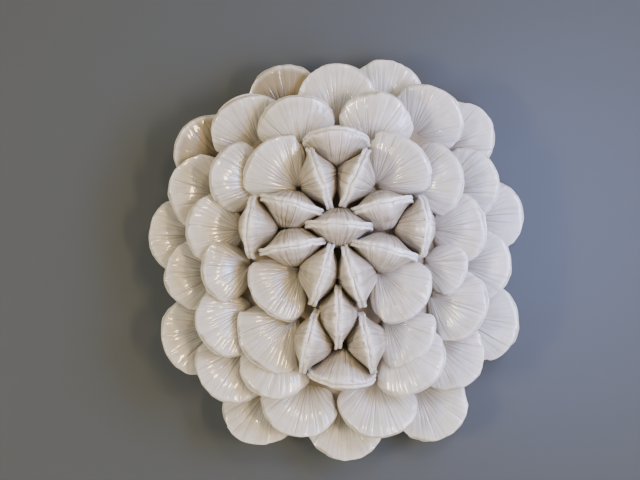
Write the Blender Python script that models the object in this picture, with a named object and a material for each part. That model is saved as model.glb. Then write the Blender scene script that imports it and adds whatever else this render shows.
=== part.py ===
"""Wall cross in hand-built clay, hung flat on a wall.

Sixteen pinched pods stand rim outward and make a Latin cross. Forty folded fans lie round it in four
rings, each ring over the one outside it, and every piece is joined to a low dome of clay. The origin is
the middle of the flat back, +Z is up and the front faces -Y. Lengths are in metres.
"""

import math
from collections import namedtuple
from itertools import product

import bpy
from mathutils import Matrix, Vector
from mathutils.bvhtree import BVHTree

# The dome that carries every piece
DOME_HALF_WIDTH = 0.124
DOME_HALF_HEIGHT = 0.134
DOME_DEPTH = 0.045
DOME_EDGE = 0.014
DOME_SQUARENESS = 2.3
DOME_SHOULDER = 2.2
DOME_FALL = 0.75
DOME_SEGMENTS = 32
DOME_ROWS = (0.35, 0.6, 0.8, 0.93, 1.0)

# The slot in the back that hooks over a screw head
SLOT_WIDTH = 0.040
SLOT_HEIGHT = 0.014
SLOT_DEPTH = 0.012
SLOT_DROP = 0.040

# A fan: a disc of clay folded over, its rim a round arc and its root gathered
FAN_RADIUS = 0.034
FAN_RISE = 0.0125
FAN_FRONT = 0.0085
FAN_BACK = 0.0040
FAN_NECK = 0.018
FAN_SPREAD = math.radians(70.0)
FOLD_IN = math.radians(44.0)

# The innermost fans are narrower quarters that tuck their roots in between the pods
INNER_RADIUS = 0.039
INNER_RISE = 0.006
INNER_NECK = 0.009
INNER_SPREAD = math.radians(54.0)

# A pod: the same folded disc, filled out and stood on its fold
POD_HALF_LENGTH = 0.0285
POD_DEPTH = 0.038
POD_BELLY = 0.0150
POD_NECK = 0.010
POD_PITCH = 0.034
POD_LIFT = 0.002

# Shared by fans and pods
LIP = 0.0036
GAP = 0.0003
RIM_STEPS = 10
NECK_STEPS = 3
FAN_FRONT_ROWS = (0.38, 0.76, 1.0)
FAN_BACK_ROWS = (0.6, 1.0)
POD_ROWS = (0.38, 0.76, 1.0)

# How a piece gives way until it clears those already laid
RAISE_STEP = math.radians(2.0)
LIFT_STEP = 0.001
SLIDE_STEP = 0.002
SHIFT_STEP = 0.001
TURN_STEP = math.radians(3.0)
SQUEEZE_STEP = 0.04
SHRINK_STEP = 0.05

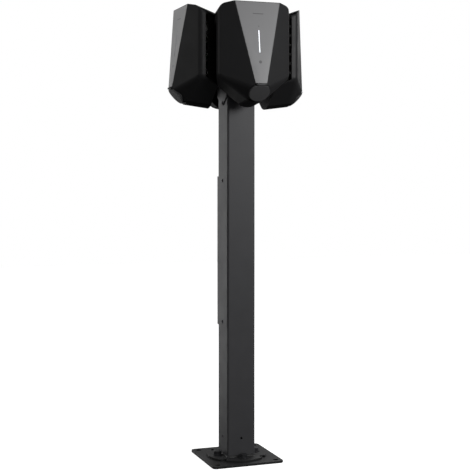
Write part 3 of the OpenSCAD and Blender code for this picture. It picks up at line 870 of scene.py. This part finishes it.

════

Print, please, the lines from the first line of the material through the line that contains "FOLD_IN = math.radians(44.0)", exactly as written and with nothing added.

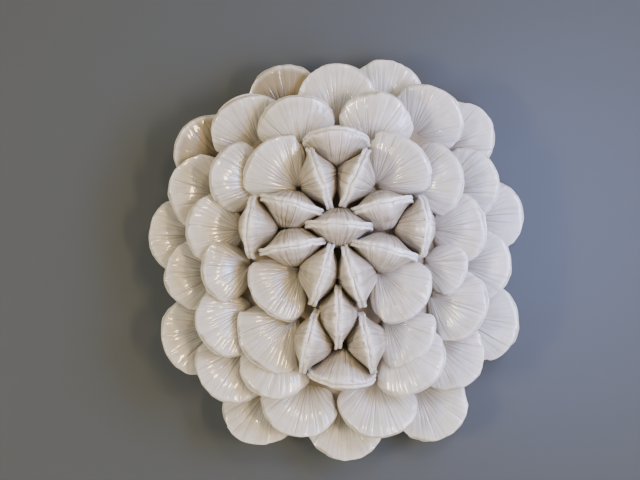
Write the Blender Python script that models the object in this picture, with a named object and a material for each part. That model is saved as model.glb. Then write the Blender scene script that imports it and adds whatever else this render shows.
=== part.py ===
"""Wall cross in hand-built clay, hung flat on a wall.

Sixteen pinched pods stand rim outward and make a Latin cross. Forty folded fans lie round it in four
rings, each ring over the one outside it, and every piece is joined to a low dome of clay. The origin is
the middle of the flat back, +Z is up and the front faces -Y. Lengths are in metres.
"""

import math
from collections import namedtuple
from itertools import product

import bpy
from mathutils import Matrix, Vector
from mathutils.bvhtree import BVHTree

# The dome that carries every piece
DOME_HALF_WIDTH = 0.124
DOME_HALF_HEIGHT = 0.134
DOME_DEPTH = 0.045
DOME_EDGE = 0.014
DOME_SQUARENESS = 2.3
DOME_SHOULDER = 2.2
DOME_FALL = 0.75
DOME_SEGMENTS = 32
DOME_ROWS = (0.35, 0.6, 0.8, 0.93, 1.0)

# The slot in the back that hooks over a screw head
SLOT_WIDTH = 0.040
SLOT_HEIGHT = 0.014
SLOT_DEPTH = 0.012
SLOT_DROP = 0.040

# A fan: a disc of clay folded over, its rim a round arc and its root gathered
FAN_RADIUS = 0.034
FAN_RISE = 0.0125
FAN_FRONT = 0.0085
FAN_BACK = 0.0040
FAN_NECK = 0.018
FAN_SPREAD = math.radians(70.0)
FOLD_IN = math.radians(44.0)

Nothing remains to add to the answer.